2.  What have we gained?ID #375734 
Posted: 9-27-2005 @ 4:23 pm EDT 

Pay close attention and read very carefully. There will be a quiz at the end of the class.

We must support our soldiers = our soldiers are doing a necessary job = our leaders and President want our soldiers to fight in Iraq = Our soldiers must die to keep us safe = we must support our leaders and our President = I believe this because our soldiers deserve our support = Our soldiers are fighting for our freedoms = They are fighting the enemy there so that we don’t have to fight them here = Our soldiers are preventing 9/11 from happening again = The Iraq War is necessary.

Criticism of the war in Iraq = Insulting the honor of our soldiers = Disrespecting our leaders and President = Un-American activities = Disgusting behavior = Our soldiers need to die in a war that protects no one.

Quiz:

1. Which one of our freedoms did Iraq threaten to take away that our soldiers are now preserving for us?
2. Who master-minded the hi-jacking of airplanes and destruction of the Trade Towers?
3. Are we eliminating terrorists or are we creating more?
4. Did the Iraq War make England safer?
5. Where is Osama bin Laden?

Send me the answers to the Quiz and I will grade them to see if you passed.


 


1.  The TensionID #375116 
Posted: 9-24-2005 @ 8:48 pm EDT 
Edited: 9-27-2005 @ 12:37 pm EDT 

The mind thinks of relief or acquisition.

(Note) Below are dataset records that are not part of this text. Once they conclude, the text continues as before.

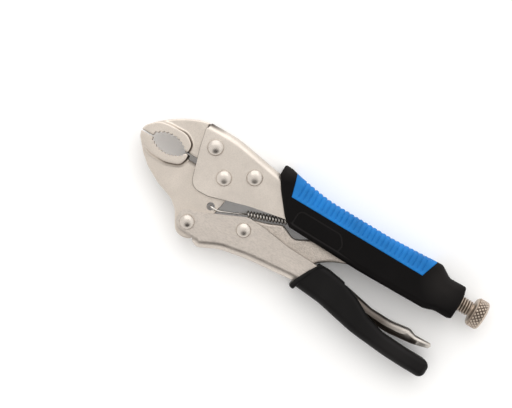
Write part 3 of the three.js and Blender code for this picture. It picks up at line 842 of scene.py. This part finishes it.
def lower_grip_sleeve():
    """The dipped sleeve: rounded all along, with a bead round its mouth and a small nib at its end."""
    half = GRIP_HALF - 0.3
    outline = SLEEVE_BELLY + SLEEVE_TAIL[1:-1] + list(reversed(SLEEVE_TOP))
    body = prism("lower_grip_sleeve_moulding", outline, -half, half)
    keep_inside(body, soft_plate("top", beyond(SLEEVE_CROWN, -BIG), half, 2.6, 8))
    keep_inside(body, soft_plate("belly", beyond(SLEEVE_BELLY, BIG), half, 3.2, 9))
    rear = [(-BIG, -BIG), (125.1, -BIG), (125.1, BIG), (-BIG, BIG)]
    keep_inside(body, soft_plate("rear", rear, half, 3.2, 9))
    nib = closed_path([(124, -27.6), (125.6, -27.2, 0.4), (125.6, -26.2, 0.4), (124, -25.8)])
    join(body, soft_plate("nib", nib, 0.6, 0.25, 3))
    bead = closed_path([
        (58.3, -10.9, 0.6), (60.3, -11.4, 0.6), (57.2, -16.8, 8), (54, -24.6, 2), (53.2, -27.3, 0.8),
        (50.7, -27, 1), (51.7, -22.8, 5), (55.1, -16.2, 8)])
    join(body, soft_plate("bead", bead, GRIP_HALF, 0.9, 5))
    hollow = offset(HANDLE_OUTLINE, -2 * SEAT, True)
    cut(body, prism("hollow", hollow, -SHELL_HALF - 2 * SEAT, SHELL_HALF + 2 * SEAT))
    inside = prism("inside", beyond(offset(HANDLE_BELLY, SHEET), BIG), -CHANNEL_HALF, CHANNEL_HALF)
    cut(body, keep_inside(inside, prism("reach", [(40, -60), (122, -60), (122, 0), (40, 0)], -BIG, BIG)))
    return broken_edges(body, MOULDED_EDGE, 2, 40)


# ---- return spring ----
COIL_RADIUS = 1.28
WIRE_RADIUS = 0.46
SPRING_TURNS = 20
POINTS_PER_TURN = 20


def return_spring():
    """One wire: a hook in the movable jaw, a leg, the coil, and a hook round the anchor pin."""
    front = Vector((17.5, -8.7, 0))
    back = Vector((44.5, 1.5, 0))
    along = (back - front).normalized()
    side = Vector((-along.y, along.x, 0))
    path = [Vector(p) for p in ((1.4, -14.2, 2), (1.4, -14.2, 4.3), (2.2, -14.3, 5.1), (5, -14.3, 5),
                                (9, -12.8, 3), (14, -10.6, 0.8))]
    legs = len(path)
    coil_points = SPRING_TURNS * POINTS_PER_TURN
    for i in range(coil_points + 1):
        turn = 2 * math.pi * i / POINTS_PER_TURN - math.pi / 2
        across = side * COIL_RADIUS * math.cos(turn)
        rise = Vector((0, 0, COIL_RADIUS * math.sin(turn)))
        path.append(front.lerp(back, i / coil_points) + across + rise)
    hook = PIN_RADIUS + WIRE_RADIUS + 0.3
    for angle in (-130, -60, 10, 80, 140):
        a = math.radians(angle)
        path.append(Vector((SPRING_ANCHOR[0] + hook * math.cos(a), SPRING_ANCHOR[1] + hook * math.sin(a), 0)))
    fine = []
    for i in range(len(path) - 1):
        ends = path[max(i - 1, 0)], path[i], path[i + 1], path[min(i + 2, len(path) - 1)]
        parts = 6 if i < legs or i > len(path) - 8 else 1
        fine += [curve_point(*ends, k / parts) for k in range(parts)]
    fine.append(path[-1])
    wire = tube("return_spring_wire", fine, WIRE_RADIUS, 10)

    # painted shade: the wire darker on the inner side of the coil, between its turns
    def painted_shade_inside_coil(x, y, z):
        here = Vector((x, y, z)) - front
        past = here.dot(along)
        if not 0 < past < (back - front).length:
            return 0
        return (COIL_RADIUS - 0.08 - (here - along * past).length) / 0.22

    return marked_with_shade_and_dirt(wire, painted_shade_inside_coil)


def curve_point(a, b, c, d, t):
    """A point between b and c on the smooth curve through a, b, c and d."""
    return 0.5 * (2 * b + (c - a) * t + (2 * a - 5 * b + 4 * c - d) * t**2 + (3 * b - a - 3 * c + d) * t**3)


def tube(name, path, radius, segments):
    rings = []
    across = Vector((0, 0, 1)).cross(path[2] - path[0])
    across = across if across.length > 1e-6 else Vector((1, 0, 0))
    for i, p in enumerate(path):
        forward = (path[min(i + 1, len(path) - 1)] - path[max(i - 1, 0)]).normalized()
        across = (across - forward * across.dot(forward)).normalized()
        up = forward.cross(across)
        ring = []
        for k in range(segments):
            a = 2 * math.pi * k / segments
            ring.append(tuple(p + (across * math.cos(a) + up * math.sin(a)) * radius))
        rings.append(ring)
    return loft(name, rings)


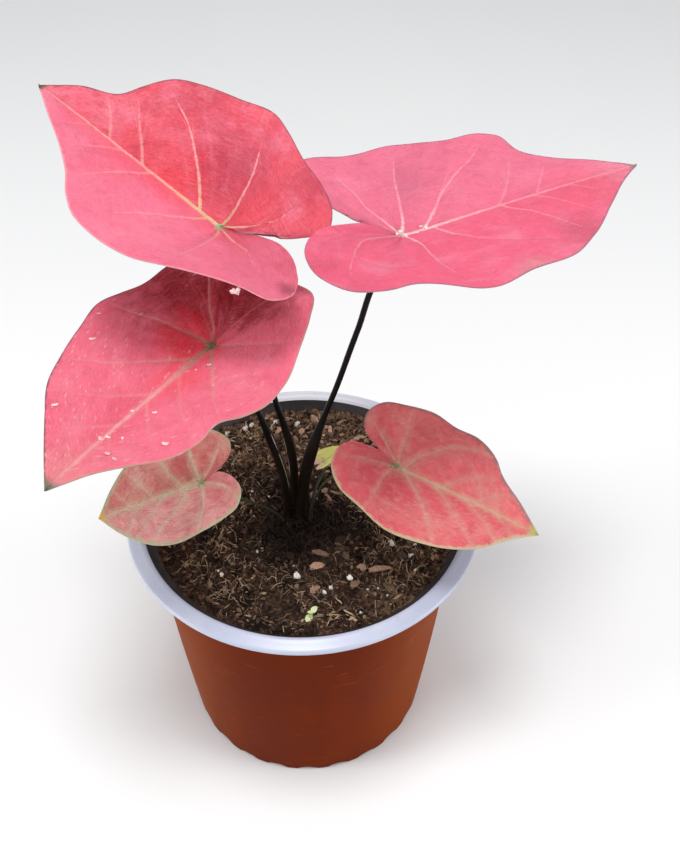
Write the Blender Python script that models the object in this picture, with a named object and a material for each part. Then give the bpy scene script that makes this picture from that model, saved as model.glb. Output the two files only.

It seeks relief to rest from the rush of problems surrounding it, so that moments might be acquired for rest and comfort. The mind seeks relief from fear of all that is threatening. Fear of discovery. Fear of being controlled. Fear of being denied. Fear of losing. Fear of not having. Fear of alienation. From fear the mind is motivated and impulsed to take and hold and deny others of what has been collected for itself. There is fear of being small and separate and alone. The mind will work and conspire to have and to control it's domaine and to repulse others that may threaten what has been acquired. Where in all of this does the mind find room for compassion?